#### TASK
Quote the lines that run from the line containing "if empty is" down to the line containing "cad_parts[node].hide_render = cad_parts[node].hide_viewport". Include both of those lines, reproduce each exactly, and omit everything else.
>> start
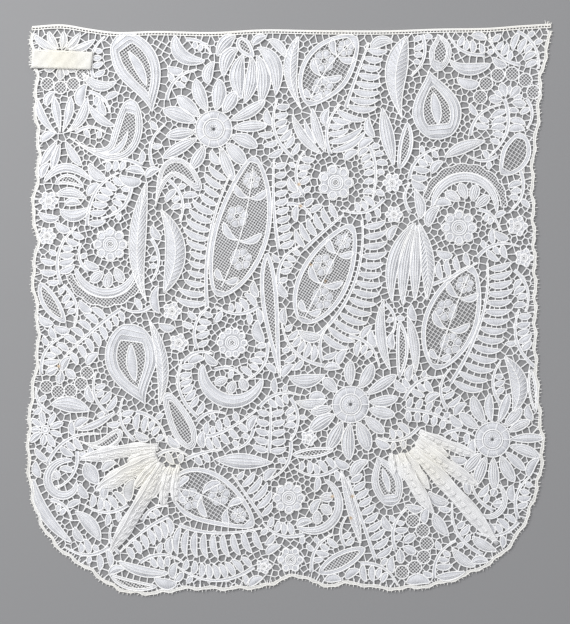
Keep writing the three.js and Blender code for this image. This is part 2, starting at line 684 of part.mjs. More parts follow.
// The cap of a blade is strips across it, and the cap of a disc is a fan about its middle.
function cap(shell, relief) {
  const { crest, heights } = relief;
  const last = crest.length;
  const corner = (i) => shell.corner(crest[i % last], heights[i % last]);
  if (relief.capped === "sheet") {
    shell.sheet(crest, [], heights[0], true);
    return;
  }
  if (relief.capped === "fan") {
    const middle = crest.reduce((sum, p) => sum.add(p), point(0, 0)).divideScalar(last);
    const hub = shell.corner(middle, heights[0]);
    for (let i = 0; i < last; i += 1) shell.face(corner(i), corner(i + 1), hub);
    return;
  }
  for (let i = 0; i < last / 2; i += 1) {
    shell.face(corner(i), corner(i + 1), corner(last - i - 1));
    shell.face(corner(i), corner(last - i - 1), corner(last - i));
  }
}

function panelGeometry(outline, reliefs, gaps) {
  const shell = new Shell();
  const feet = reliefs.map(({ foot }) => foot);
  shell.sheet(outline, [...gaps, ...feet], CLOTH, true);
  shell.sheet(outline, gaps, 0, false);
  shell.wall(outline, level(outline, 0), outline, level(outline, CLOTH));
  for (const gap of gaps) {
    const ring = [...anticlockwise(gap)].reverse();
    shell.wall(ring, level(ring, 0), ring, level(ring, CLOTH));
  }
  for (const relief of reliefs) {
    shell.wall(relief.foot, level(relief.foot, CLOTH), relief.crest, relief.heights);
    cap(shell, relief);
  }
  return shell.geometry();
}

// A flat strip or patch of even thickness.
function plateGeometry(ring, bottom, top) {
  const shell = new Shell();
  shell.sheet(ring, [], top, true);
  shell.sheet(ring, [], bottom, false);
  shell.wall(ring, level(ring, bottom), ring, level(ring, top));
  return shell.geometry();
}

// Building

const topCurve = new THREE.SplineCurve(TOP_EDGE.map(([x, y]) => point(x, y)));
const topPoints = (drop) => topCurve.getPoints(TOP_STEPS).map((p) => point(p.x, p.y - drop));

// The sides and hem run from the top left corner down, round and up to the top right one.
function hemPoints() {
  const anchors = OUTLINE.map(([x, y]) => new THREE.Vector3(x, y, 0));
  const curve = new THREE.CatmullRomCurve3(anchors, false, "centripetal");
  const count = Math.round(curve.getLength() / OUTLINE_STEP);
  const points = [];
  for (let i = 0; i <= count; i += 1) {
    const at = curve.getPointAt(i / count);
    const run = curve.getTangentAt(i / count);
    const depth = i % 2 === 0 ? 0 : SCALLOP;
    points.push(point(at.x - run.y * depth, at.y + run.x * depth));
  }
  return points.filter((p) => p.y < anchors.at(-1).y - CORNER_ROOM);
}

// A relief whose rings run anticlockwise, which its wall and cap are made for.
function turned(relief) {
  if (THREE.ShapeUtils.area(relief.foot) > 0) return relief;
  const back = (list) => [list[0], ...list.slice(1).reverse()];
  return new Relief(back(relief.foot), back(relief.crest), back(relief.heights), relief.capped);
}

const panelTop = topPoints(HEADING + SEAM).reverse();
const outline = [...hemPoints(), ...panelTop];
const plan = new Plan(outline);
const reliefs = [];
const tapeRing = TAPE_CORNERS.map(([x, y]) => point(x, y));
plan.take(tapeRing);
layPleats(plan, reliefs);
layLeaves(plan, reliefs);
layRadiants(plan, reliefs);
layRosettes(plan, reliefs);
layFans(plan, reliefs);
layScrolls(plan, reliefs);
layFerns(plan, reliefs);
const gaps = layGaps(plan, boxOf(outline));

function piece(name, geometry, material) {
  const mesh = new THREE.Mesh(geometry, material);
  mesh.name = name;
  return mesh;
}

const heading = [...topPoints(HEADING), ...topPoints(0).reverse()];
const cravatEnd = new THREE.Group();
cravatEnd.add(
  piece("lace_panel", panelGeometry(outline, reliefs.map(turned), gaps), lace),
  piece("heading_tape", plateGeometry(heading, 0, CLOTH), headingCotton),
  piece("tape_label", plateGeometry(tapeRing, CLOTH + SEAM, CLOTH + SEAM + TAPE_THICK), tapeCotton),
);

// The part stands on the middle of its own box.
const middle = new THREE.Box3().setFromObject(cravatEnd).getCenter(new THREE.Vector3());
cravatEnd.position.set(-middle.x, -middle.y, 0);
cravatEnd.updateMatrixWorld(true);

export default cravatEnd;
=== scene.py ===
"""Looks for one end of a lace cravat that lies flat on a pale table, face up.

The plan is in millimetres as the lace is seen from above, x to the right and y up its length.
Motifs are laid from the tables below. Each one shrinks until it clears its
neighbours, small leaves fill what is left, and brides are worked across the rest.
"""

import logging
import math
from dataclasses import dataclass, field
from enum import Enum
from functools import partial
from typing import Callable, Iterable, Sequence

import bpy
import numpy as np
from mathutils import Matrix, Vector
from mathutils.geometry import delaunay_2d_cdt

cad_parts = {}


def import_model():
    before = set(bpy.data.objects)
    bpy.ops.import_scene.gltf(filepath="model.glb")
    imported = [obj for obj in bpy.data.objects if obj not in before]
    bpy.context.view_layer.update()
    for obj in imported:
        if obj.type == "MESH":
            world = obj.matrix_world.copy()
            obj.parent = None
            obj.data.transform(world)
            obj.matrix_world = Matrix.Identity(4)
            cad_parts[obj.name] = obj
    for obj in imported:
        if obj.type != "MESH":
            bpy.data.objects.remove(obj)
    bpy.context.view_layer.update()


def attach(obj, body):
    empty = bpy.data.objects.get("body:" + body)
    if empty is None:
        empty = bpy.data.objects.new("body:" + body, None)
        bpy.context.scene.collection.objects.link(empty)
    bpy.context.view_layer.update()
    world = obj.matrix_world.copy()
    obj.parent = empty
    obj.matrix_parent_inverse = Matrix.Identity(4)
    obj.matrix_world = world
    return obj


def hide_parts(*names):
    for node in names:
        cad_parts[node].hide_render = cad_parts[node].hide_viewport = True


LOG = logging.getLogger("cravat")
MM = 0.001
PLAN_SHIFT = (0.029, -0.380)  # from the plan's zero to the part's origin
SEED = 11
CELL = 0.5  # side of the plan's small square cells
BODY = "root"

Points = np.ndarray
Spot = tuple[float, float]
Colour = tuple[float, float, float]
Socket = bpy.types.NodeSocket
Material = bpy.types.Material
Piece = bpy.types.Object


# Plan geometry


def unit(runs: Points) -> Points:
    """Return vectors scaled to length one."""
    return runs / np.maximum(np.linalg.norm(runs, axis=-1, keepdims=True), 1e-9)


def normals(path: Points) -> Points:
    """Return the left-hand unit normals along a path."""
    run = unit(np.gradient(path, axis=0))
    return np.stack([-run[:, 1], run[:, 0]], axis=1)


def on_circle(centre: Sequence[float], radius: Points | float, degrees: Points | float) -> Points:
    """Return points at a radius and angles round a centre."""
    angle = np.radians(degrees)
    return np.stack([centre[0] + radius * np.cos(angle), centre[1] + radius * np.sin(angle)], axis=-1)


def circle(centre: Sequence[float], radius: float, count: int) -> Points:
    """Return evenly spaced points of a circle."""
    return on_circle(centre, radius, np.arange(count) * 360 / count)


def strides(path: Points) -> Points:
    """Return the distances from each point of a path to the next."""
    return np.linalg.norm(np.diff(path, axis=0), axis=1)


def covered(path: Points) -> Points:
    """Return how far along a path each of its points is."""
    return np.concatenate([[0], np.cumsum(strides(path))])


def resample(path: Points, step: float, closed: bool = False) -> Points:
    """Space the points of a path evenly.

    Args:
        path: Points in order.
        step: Wanted distance between points.
        closed: Whether the last point joins the first.

    Returns:
        Evenly spaced points; a closed path doesn't repeat its first point.
    """
    line = np.vstack([path, path[:1]]) if closed else path
    along = covered(line)
    where = np.linspace(0, along[-1], max(round(along[-1] / step), 3 if closed else 1) + 1)
    if closed:
        where = where[:-1]
    return np.stack([np.interp(where, along, line[:, k]) for k in range(line.shape[1])], axis=1)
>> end
#### CORRECT RESULT
    if empty is None:
        empty = bpy.data.objects.new("body:" + body, None)
        bpy.context.scene.collection.objects.link(empty)
    bpy.context.view_layer.update()
    world = obj.matrix_world.copy()
    obj.parent = empty
    obj.matrix_parent_inverse = Matrix.Identity(4)
    obj.matrix_world = world
    return obj


def hide_parts(*names):
    for node in names:
        cad_parts[node].hide_render = cad_parts[node].hide_viewport = True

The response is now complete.